Dataset rows
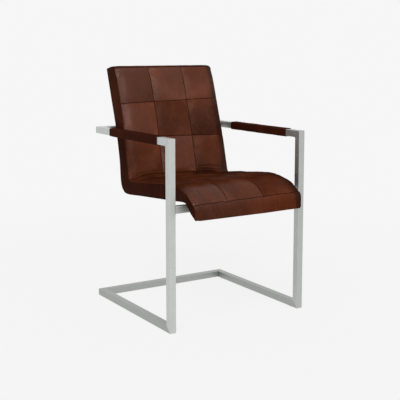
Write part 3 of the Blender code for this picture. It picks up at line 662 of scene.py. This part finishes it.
def frontHeights():
    # height of the leather above the rear line, along the rib, at every point of the fine mesh
    x, s = acrossFull, alongFull
    thickness = acrossShell(alongMarks)[2][:, None]
    thin = np.clip(thickness / shell["edgeThin"], 0, 1)
    outer = 1 - np.minimum(half - np.abs(x), shell["edgeRoll"]) / shell["edgeRoll"]
    seatDrop, backDrop = (np.where(x < 0, *shell[part]) for part in ("seatDrop", "backDrop"))
    drop = seatDrop + (backDrop - seatDrop) * softly((s - crease + 0.05) / 0.15)
    height = thickness - drop * thin * (0.5 * (1 - np.sqrt(1 - outer**2)) + 0.5 * outer**2)
    patched = (s > frontSeam - 0.0001) & (s < topSeam + 0.0001)
    row = nearest(s, rowSeams)
    column = np.where(patched, nearest(x, columnSeams), 1.0)
    rise = fullness()
    height -= quilt["crown"] * thin * (1 - rise)
    inRow, inColumn = (np.exp(-((near / quilt["grooveReach"]) ** 2)) for near in (row, column))
    height -= quilt["groove"] * np.maximum(inRow, inColumn) * thin

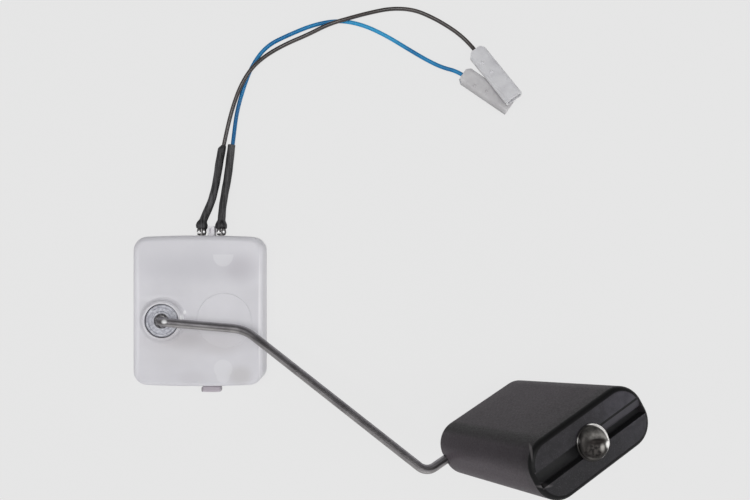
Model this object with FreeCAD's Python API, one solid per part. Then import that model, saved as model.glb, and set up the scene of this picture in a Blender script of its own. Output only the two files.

Stated exercise: Quote all of the entries verbatim.

Response:
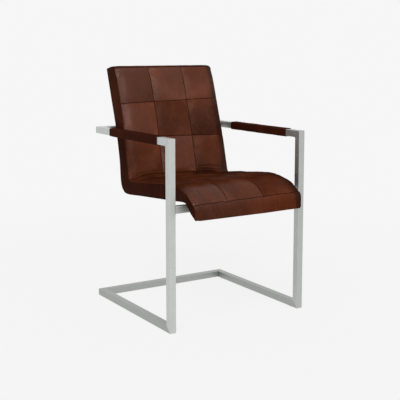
Write part 3 of the Blender code for this picture. It picks up at line 662 of scene.py. This part finishes it.
def frontHeights():
    # height of the leather above the rear line, along the rib, at every point of the fine mesh
    x, s = acrossFull, alongFull
    thickness = acrossShell(alongMarks)[2][:, None]
    thin = np.clip(thickness / shell["edgeThin"], 0, 1)
    outer = 1 - np.minimum(half - np.abs(x), shell["edgeRoll"]) / shell["edgeRoll"]
    seatDrop, backDrop = (np.where(x < 0, *shell[part]) for part in ("seatDrop", "backDrop"))
    drop = seatDrop + (backDrop - seatDrop) * softly((s - crease + 0.05) / 0.15)
    height = thickness - drop * thin * (0.5 * (1 - np.sqrt(1 - outer**2)) + 0.5 * outer**2)
    patched = (s > frontSeam - 0.0001) & (s < topSeam + 0.0001)
    row = nearest(s, rowSeams)
    column = np.where(patched, nearest(x, columnSeams), 1.0)
    rise = fullness()
    height -= quilt["crown"] * thin * (1 - rise)
    inRow, inColumn = (np.exp(-((near / quilt["grooveReach"]) ** 2)) for near in (row, column))
    height -= quilt["groove"] * np.maximum(inRow, inColumn) * thin

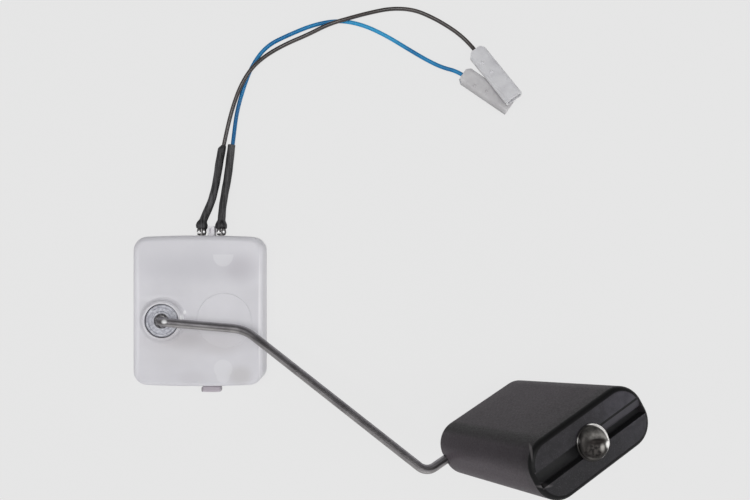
Model this object with FreeCAD's Python API, one solid per part. Then import that model, saved as model.glb, and set up the scene of this picture in a Blender script of its own. Output only the two files.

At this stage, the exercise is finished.